### Written task:
Your task is to repeat all of the material exactly.

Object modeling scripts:
○ ○ ○ ○ ○ ○ ○

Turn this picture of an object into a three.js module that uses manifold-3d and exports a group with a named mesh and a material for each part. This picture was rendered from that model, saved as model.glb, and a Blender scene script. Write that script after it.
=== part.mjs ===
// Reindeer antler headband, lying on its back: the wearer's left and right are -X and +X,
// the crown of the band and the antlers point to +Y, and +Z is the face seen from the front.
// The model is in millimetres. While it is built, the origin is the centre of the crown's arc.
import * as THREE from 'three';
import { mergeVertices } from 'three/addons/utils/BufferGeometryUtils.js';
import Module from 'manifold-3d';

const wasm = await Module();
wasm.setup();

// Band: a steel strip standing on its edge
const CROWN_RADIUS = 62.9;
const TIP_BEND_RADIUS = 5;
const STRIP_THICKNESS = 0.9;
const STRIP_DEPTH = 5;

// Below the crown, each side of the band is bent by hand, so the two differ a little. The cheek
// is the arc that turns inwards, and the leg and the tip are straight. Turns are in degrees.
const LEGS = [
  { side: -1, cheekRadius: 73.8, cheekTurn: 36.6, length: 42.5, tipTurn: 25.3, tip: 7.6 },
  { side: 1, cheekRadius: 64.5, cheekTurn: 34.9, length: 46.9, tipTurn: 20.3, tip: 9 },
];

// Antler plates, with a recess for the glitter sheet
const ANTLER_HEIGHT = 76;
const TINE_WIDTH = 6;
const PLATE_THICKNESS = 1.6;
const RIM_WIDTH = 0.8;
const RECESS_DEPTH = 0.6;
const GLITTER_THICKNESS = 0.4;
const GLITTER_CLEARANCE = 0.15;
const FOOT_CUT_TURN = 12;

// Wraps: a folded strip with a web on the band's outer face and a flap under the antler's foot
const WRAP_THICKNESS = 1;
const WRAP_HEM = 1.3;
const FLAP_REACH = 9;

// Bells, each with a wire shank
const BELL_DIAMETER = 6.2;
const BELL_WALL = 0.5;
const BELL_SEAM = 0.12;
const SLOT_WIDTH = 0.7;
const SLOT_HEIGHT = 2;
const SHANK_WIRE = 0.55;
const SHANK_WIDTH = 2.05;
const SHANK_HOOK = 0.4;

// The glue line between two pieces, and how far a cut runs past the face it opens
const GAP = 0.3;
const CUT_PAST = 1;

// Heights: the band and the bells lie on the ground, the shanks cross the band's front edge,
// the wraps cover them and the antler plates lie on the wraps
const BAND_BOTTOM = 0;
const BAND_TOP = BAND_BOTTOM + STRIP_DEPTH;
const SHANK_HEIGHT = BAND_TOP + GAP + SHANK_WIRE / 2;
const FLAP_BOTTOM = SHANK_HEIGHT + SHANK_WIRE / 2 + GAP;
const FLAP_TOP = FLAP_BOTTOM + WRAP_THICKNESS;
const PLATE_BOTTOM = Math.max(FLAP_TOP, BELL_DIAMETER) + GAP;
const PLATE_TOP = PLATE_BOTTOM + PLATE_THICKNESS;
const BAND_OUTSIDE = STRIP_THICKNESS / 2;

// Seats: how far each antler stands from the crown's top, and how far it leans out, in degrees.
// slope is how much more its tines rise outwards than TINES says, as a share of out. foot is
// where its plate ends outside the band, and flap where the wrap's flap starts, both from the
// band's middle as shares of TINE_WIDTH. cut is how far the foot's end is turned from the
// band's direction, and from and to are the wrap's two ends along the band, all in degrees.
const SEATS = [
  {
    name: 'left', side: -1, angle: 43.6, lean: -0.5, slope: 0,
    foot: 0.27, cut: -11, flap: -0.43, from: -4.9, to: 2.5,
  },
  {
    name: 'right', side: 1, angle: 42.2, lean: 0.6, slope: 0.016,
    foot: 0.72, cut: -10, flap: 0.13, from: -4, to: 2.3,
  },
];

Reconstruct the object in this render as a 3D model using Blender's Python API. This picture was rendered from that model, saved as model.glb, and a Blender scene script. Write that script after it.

○ ○ ○ ○ ○ ○ ○

### Completed exercise:
Turn this picture of an object into a three.js module that uses manifold-3d and exports a group with a named mesh and a material for each part. This picture was rendered from that model, saved as model.glb, and a Blender scene script. Write that script after it.
=== part.mjs ===
// Reindeer antler headband, lying on its back: the wearer's left and right are -X and +X,
// the crown of the band and the antlers point to +Y, and +Z is the face seen from the front.
// The model is in millimetres. While it is built, the origin is the centre of the crown's arc.
import * as THREE from 'three';
import { mergeVertices } from 'three/addons/utils/BufferGeometryUtils.js';
import Module from 'manifold-3d';

const wasm = await Module();
wasm.setup();

// Band: a steel strip standing on its edge
const CROWN_RADIUS = 62.9;
const TIP_BEND_RADIUS = 5;
const STRIP_THICKNESS = 0.9;
const STRIP_DEPTH = 5;

// Below the crown, each side of the band is bent by hand, so the two differ a little. The cheek
// is the arc that turns inwards, and the leg and the tip are straight. Turns are in degrees.
const LEGS = [
  { side: -1, cheekRadius: 73.8, cheekTurn: 36.6, length: 42.5, tipTurn: 25.3, tip: 7.6 },
  { side: 1, cheekRadius: 64.5, cheekTurn: 34.9, length: 46.9, tipTurn: 20.3, tip: 9 },
];

// Antler plates, with a recess for the glitter sheet
const ANTLER_HEIGHT = 76;
const TINE_WIDTH = 6;
const PLATE_THICKNESS = 1.6;
const RIM_WIDTH = 0.8;
const RECESS_DEPTH = 0.6;
const GLITTER_THICKNESS = 0.4;
const GLITTER_CLEARANCE = 0.15;
const FOOT_CUT_TURN = 12;

// Wraps: a folded strip with a web on the band's outer face and a flap under the antler's foot
const WRAP_THICKNESS = 1;
const WRAP_HEM = 1.3;
const FLAP_REACH = 9;

// Bells, each with a wire shank
const BELL_DIAMETER = 6.2;
const BELL_WALL = 0.5;
const BELL_SEAM = 0.12;
const SLOT_WIDTH = 0.7;
const SLOT_HEIGHT = 2;
const SHANK_WIRE = 0.55;
const SHANK_WIDTH = 2.05;
const SHANK_HOOK = 0.4;

// The glue line between two pieces, and how far a cut runs past the face it opens
const GAP = 0.3;
const CUT_PAST = 1;

// Heights: the band and the bells lie on the ground, the shanks cross the band's front edge,
// the wraps cover them and the antler plates lie on the wraps
const BAND_BOTTOM = 0;
const BAND_TOP = BAND_BOTTOM + STRIP_DEPTH;
const SHANK_HEIGHT = BAND_TOP + GAP + SHANK_WIRE / 2;
const FLAP_BOTTOM = SHANK_HEIGHT + SHANK_WIRE / 2 + GAP;
const FLAP_TOP = FLAP_BOTTOM + WRAP_THICKNESS;
const PLATE_BOTTOM = Math.max(FLAP_TOP, BELL_DIAMETER) + GAP;
const PLATE_TOP = PLATE_BOTTOM + PLATE_THICKNESS;
const BAND_OUTSIDE = STRIP_THICKNESS / 2;

// Seats: how far each antler stands from the crown's top, and how far it leans out, in degrees.
// slope is how much more its tines rise outwards than TINES says, as a share of out. foot is
// where its plate ends outside the band, and flap where the wrap's flap starts, both from the
// band's middle as shares of TINE_WIDTH. cut is how far the foot's end is turned from the
// band's direction, and from and to are the wrap's two ends along the band, all in degrees.
const SEATS = [
  {
    name: 'left', side: -1, angle: 43.6, lean: -0.5, slope: 0,
    foot: 0.27, cut: -11, flap: -0.43, from: -4.9, to: 2.5,
  },
  {
    name: 'right', side: 1, angle: 42.2, lean: 0.6, slope: 0.016,
    foot: 0.72, cut: -10, flap: 0.13, from: -4, to: 2.3,
  },
];

Reconstruct the object in this render as a 3D model using Blender's Python API. This picture was rendered from that model, saved as model.glb, and a Blender scene script. Write that script after it.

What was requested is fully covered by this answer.